In a third variation, the cheque is supplied and is allowed time to clear.  The cheque involved is usually genuine but stolen and relates to a genuine account, often a company account.  The bank honours the cheque and the vendor receives the money; shortly after, the goods + excess money are collected.  The fraudulent transaction is not noticed till the debited account holder sees a bank statement.  The money still belongs to the debited account so has to be returned by the victim.  If a cheque cleared into your account is the result of a fraudulent transaction then the money still belongs to the debited account and has to be returned in full even if it's not noticed for months.

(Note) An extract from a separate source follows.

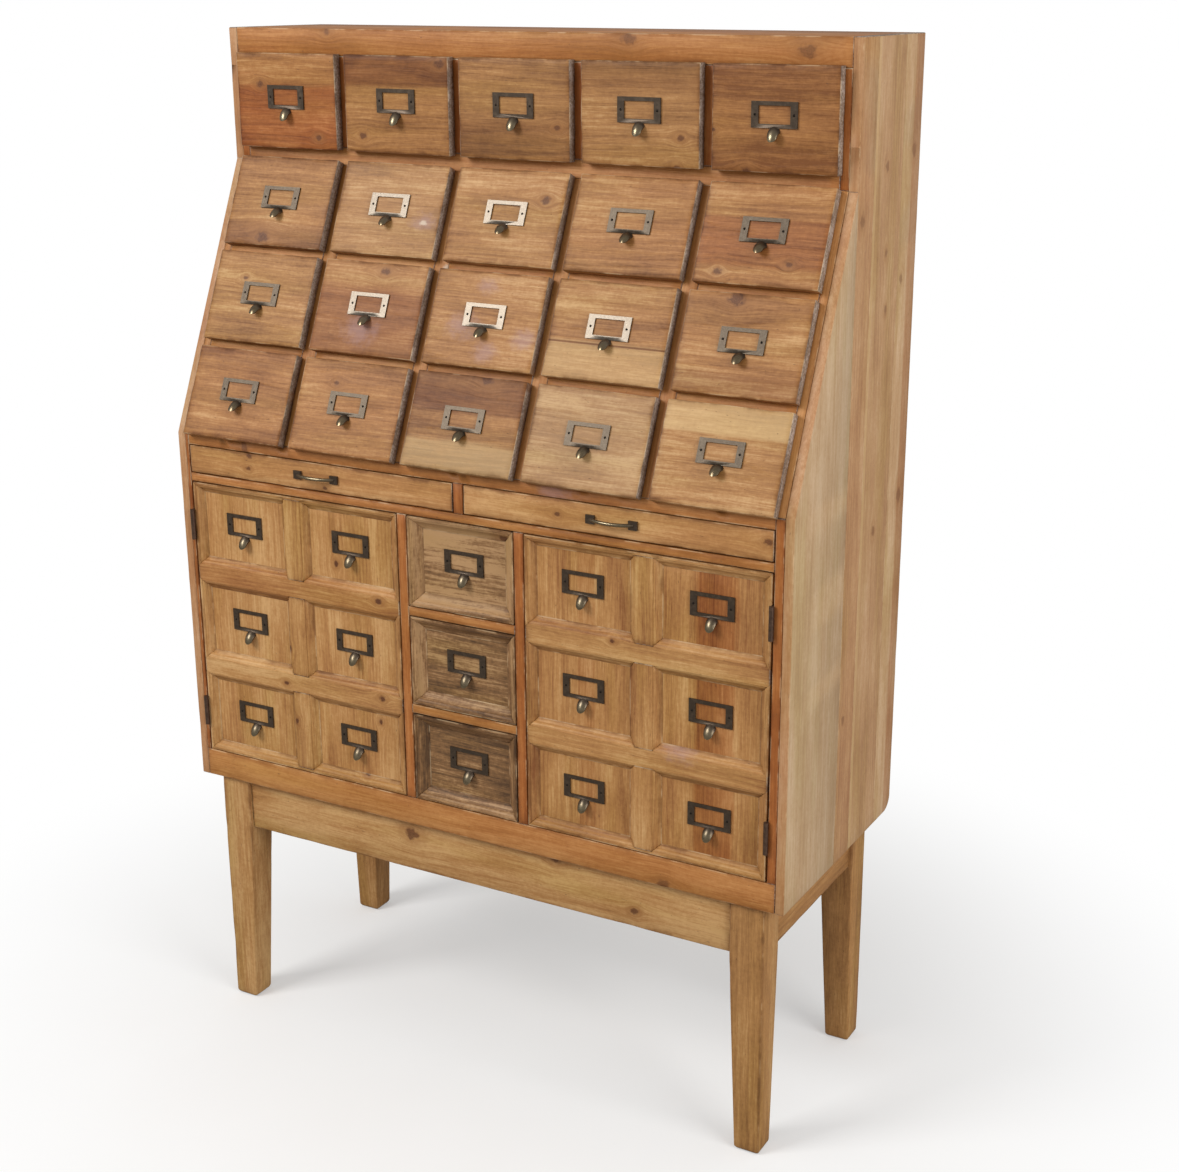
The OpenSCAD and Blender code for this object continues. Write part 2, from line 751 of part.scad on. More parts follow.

Number 2 is where advertisers wanting parts are approached by e-mail from someonewho says he is breaking a bike with the parts the advertiser wants.  If they send payment, then he will get his mechanic to take off the parts and post them on.  If the advertiser asks for a picture of the parts, the scammer lifts a picture off the net of the appropriate machine, and mails it back.  Usually the bike in the picture is obviously too good to break, and in one case the advertiser even received a picture back of his own bike!

Number 3 applies to both 'For Sale' and 'Wanted' adverts.  Here's a description from one of our advertisers who was approahed in this way:

Thanks for placing my advert.  Had a very strange e-mail this morning from a person pretending to be from Liverpool, although the wording was obviously written by someone with no grasp of English!  Decided to ring the number from a call box (20p) only to be diverted to a chat line.  Sorted out three hot dates but still not got the parts!

We don't need to tell you these scammers are the vilest, lowlife, scum-of-the-Earth, but advertisers do need to be aware that there are these rubbish people about.  Our advice is to be cautious, and ascertain the authenticity of the person you are dealing with.  There are people who have lost vehicles and money to these scams.  A few simple check questions about who they are, and where they are, will usually result in the rogue contact mysteriously disappearing.

There's no point in posting any scammer names or e-mail addresses, since these are invariably fake and change by the day.  Sadly the authorities put little effort into busting these scammers, so they are out there, and it's up to you to be careful.